Hey guys,
Just want to point out few things based on my findings and forum experience.
How to calculate the mileage for our crds: we all know the factory odometer is not very accurate. The odometer for a standard older car used a cable with some gears from the transmission to spin other gears that moved odometer digits. You change the tires (bigger or smaller than factory wheel), you mess up the reading since the wheel spins more or less than it was designed to. Our crds use an electronic signal that does that rather than cable with gears. To make a long story short, the factory wheels are designed to be the most accurate for the odometer. Also, the odometer has a +/- 5% error with factory wheels. Nothing new so far.
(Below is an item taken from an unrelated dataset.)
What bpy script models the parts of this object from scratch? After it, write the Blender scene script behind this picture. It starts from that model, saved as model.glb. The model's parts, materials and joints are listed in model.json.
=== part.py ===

What I would like to highlight is this. One crd can have +1% error, another crd - 5% error, with the same wheels. It is very important to make sure you test how accurate is the odometer, to know exactly how big the error for your crd's odometer is. Many folks said that, I'm not laying out anything new, but this is how the "calibration" should be made:
Wait till you have a few hundred miles trip. Get a Gps and punch in the destination on a specific route. Note what is the total distance the Gps says (let's say it's 362 miles) Following that route, zero out your odometer before you start driving. Drive as many hundred miles on the odometer as possible (let's say it's 300 miles - a round number makes the math easier). When the odometer reads a round number (300 miles) , look on the Gps to see how many miles you actually drove. Let's say you realize it was 330 miles (based on gps). In this case, 30 miles difference would mean the odometer reads - 10% compared to reality (this happens when you go with bigger wheels). This means the mileage based on odometer is pretty much showing less miles/gallon than in reality.
In my case, the odo shows about 7% less than Gps, using stock rims with bf Goodrich 245x70x16.
Those wheels are a little taller than the stock ones. I never understood (or believe) how people can get 30mpg with crds... Now I do. I knew the odometer and speedometer are not as accurate as they were with stock tires, but, except speedometer that's easy to check vs Gps, never knew how much were off. What threw me off even more is that I thought that speedometer and odometer are directly dependent of each other. They aren't. My speedometer now shows about 0.5 miles less at 70 MpH than the Gps. The odometer is -7% off... I never got better than 25mpg (this with new rockers and lifters and gde eco). After getting the electric fan I got additional 2 mpg on Highway (27 mpg). After calculating the odo error, I got 30 mpg. All this with driving at an average of 73 MpH going from new York City to Cleveland on a relatively straight road, I80.
I am still so surprised of the difference and was thinking to pass this along, to further highlight the importance of knowing the real odometer error in order to get the proper mileage.